Foreshore legislation expected by Christmas
A clear and detailed government policy statement on the foreshore and seabed issue is expected to be released before Christmas. Legislation is not likely to be introduced until early next year. Deputy Prime Minister Michael Cullen says the government recognises the need for certainty but it cannot be dogmatic about timing, as consultation will continue even as the bill is being drafted. The Waitangi Tribunal has this week been advised of the indicative timetable and assured it can feed into the deliberative process. But in the end, the foreshore and seabed issue will be resolved in the legislative arena so any solution must be able to attract a Parliamentary majority, says Michael Cullen. The government's thinking continued to reflect the principles of open access and that Maori customary interests should be acknowledged and protected.
President Hu visits New Zealand
A three day visit by Chinese President Hu Jintao over Labour weekend enables him to see first-hand some of the drivers of innovation in the New Zealand economy. Prime Minister Helen Clark says President Hu leads a new generation of Chinese leaders and she is delighted he is visiting New Zealand so soon after assuming office. Earlier this week Helen Clark met President Hu at the APEC Leaders' summit in Bangkok. His visit takes in Auckland, Wellington and Hamilton. Links between New Zealand and China are growing rapidly. Last year 30,000 Chinese students studied in New Zealand, and 76,000 Chinese tourists visited, double the number in 2000. China is New Zealand's fourth largest trade partner, with total trade of over $4 billion this year.
Review of CYFS provides opportunities
A review of the Department of Child, Youth and Family Services has revealed systemic problems, unclear outcome priorities and variability in the quality of service. Child, Youth and Family Minister Ruth Dyson says the department's immediate priorities are to employ additional front-line social work staff, develop a strategy for managing demand, and give greater support for regional delivery of services. Since 1999, the government has increased the department's baseline funding by more than 50 per cent, strengthened the social work profession by introducing formal registration, and improved relationships with the community sector. Child, Youth and Family helps thousands of New Zealand children, young people and families every year, and the review provides an opportunity to build on these achievements, says Ruth Dyson. Copies of the review and summary of CYF's implementation plan, available on www.cyf.govt.nz
Government won't intervene on Air NZ/Qantas
The government will not over-ride the normal competition tests in relation to the Air New Zealand-Qantas deal.

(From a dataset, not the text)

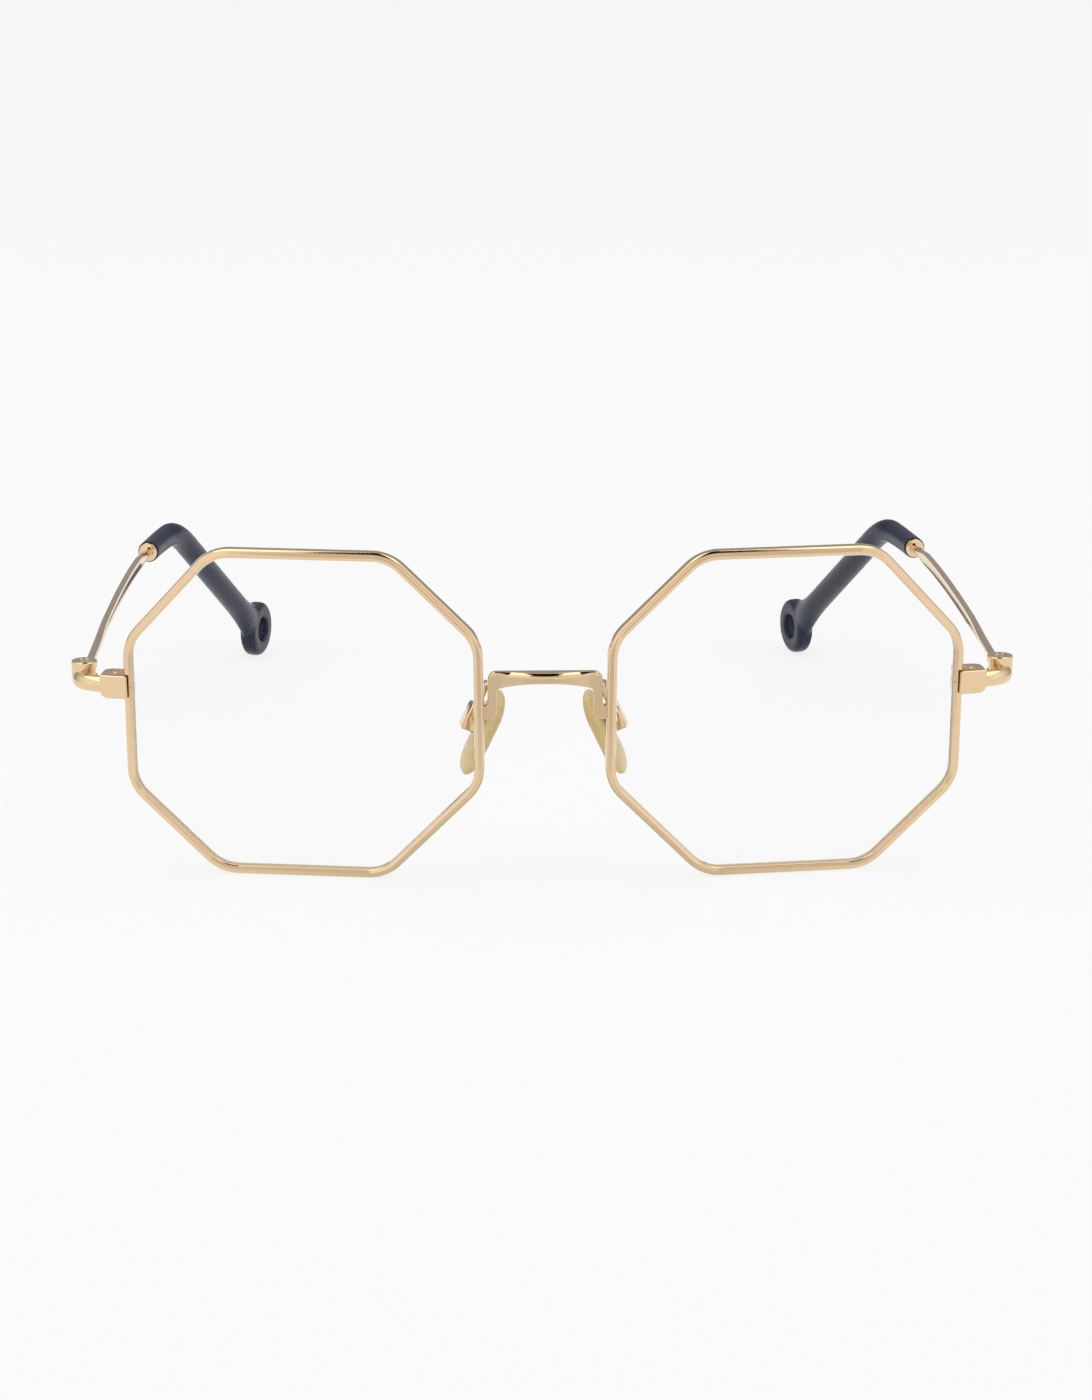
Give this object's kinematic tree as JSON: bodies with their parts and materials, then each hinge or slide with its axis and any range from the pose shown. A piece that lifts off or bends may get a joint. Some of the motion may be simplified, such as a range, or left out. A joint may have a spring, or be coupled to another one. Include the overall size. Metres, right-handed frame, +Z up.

Finance Minister Michael Cullen reaffirmed this after the Commerce Commission rejected the proposed strategic alliance on the grounds that it was anti-competitive. The government had made it clear that it supported the proposal going to the Commerce Commission and its Australian equivalent, that final approval would depend on clearance by both authorities and that the government would not intervene in that process. Whether Air New Zealand and Qantas exercise their right of appeal is entirely to them to decide, says Michael Cullen. The challenge now for Air New Zealand was to carefully consider its range of options as it seeks to protect its long-term viability as a domestic and international carrier.
New law on DNA assists battle against crime
Overhaul of DNA profiling laws will greatly enhance the police's ability to catch serious criminals and to resolve burglaries, says Justice Minister Phil Goff. The Criminal Investigations (Bodily Samples) Amendment Act, passed by Parliament this week, gives police the power to obtain samples from burglary suspects, an important extension to the existing law. Many of the country's worst offenders currently behind bars will now have their DNA included in the database. This may help police to resolve some unsolved crimes. The act allows police to take mouth swab samples as technological advances meant these now provide the same quality profile as blood. Phil Goff says the new law will greatly enhance police investigative powers without unreasonably interfering with personal rights.